Auditioning has been a steep and often difficult learning curve. But skills honed in the classroom have helped him to cope.

“People you audition for say, ‘This isn’t good enough’. They’re not nasty, but they’re truthful. But children can be your harshest critics. Once, I played them a song I’d written, and they just said, ‘Oh, it’s not Justin Timberlake’.”

School meetings have been useful training for showbusiness networking parties, where he is required to impress influential strangers over cocktails. But elements of his new career have surprised him: “If you’re a male primary teacher, they’re crying out for you. But there can be a few hundred people auditioning for one role.

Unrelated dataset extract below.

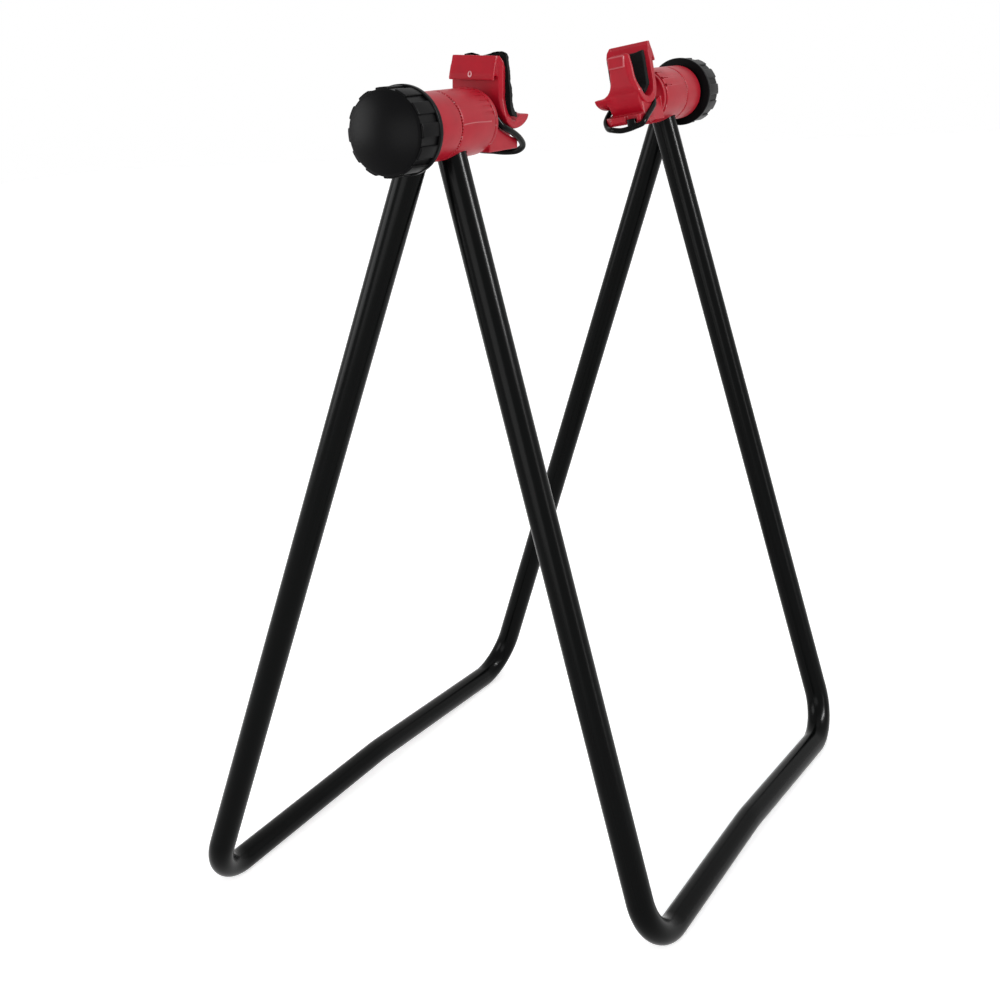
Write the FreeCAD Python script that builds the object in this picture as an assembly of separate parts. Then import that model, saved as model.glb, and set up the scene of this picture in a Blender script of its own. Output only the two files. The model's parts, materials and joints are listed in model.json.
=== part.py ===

Either way, you just have to do the best you can.”

He says he has not been driven back to the classroom by the luvvie-eat-luvvie world of ambitious would-be stars. “My heart wasn’t in some of my auditions,” he said. “I’d think, ‘If I get this part, then I won’t be able to teach next week or next year’.”

Mr Goodgame will return to St Saviour’s as a music, dance and sports teacher. In the holidays, he will audition for short-term acting and commercial work. “It would be awful not to answer those questions that hang over you,” he said. “For me, performing was one of those questions.

“If I hadn’t given it a go, it would have lingered, and I would not have been able to give teaching 100 per cent. Now I can.”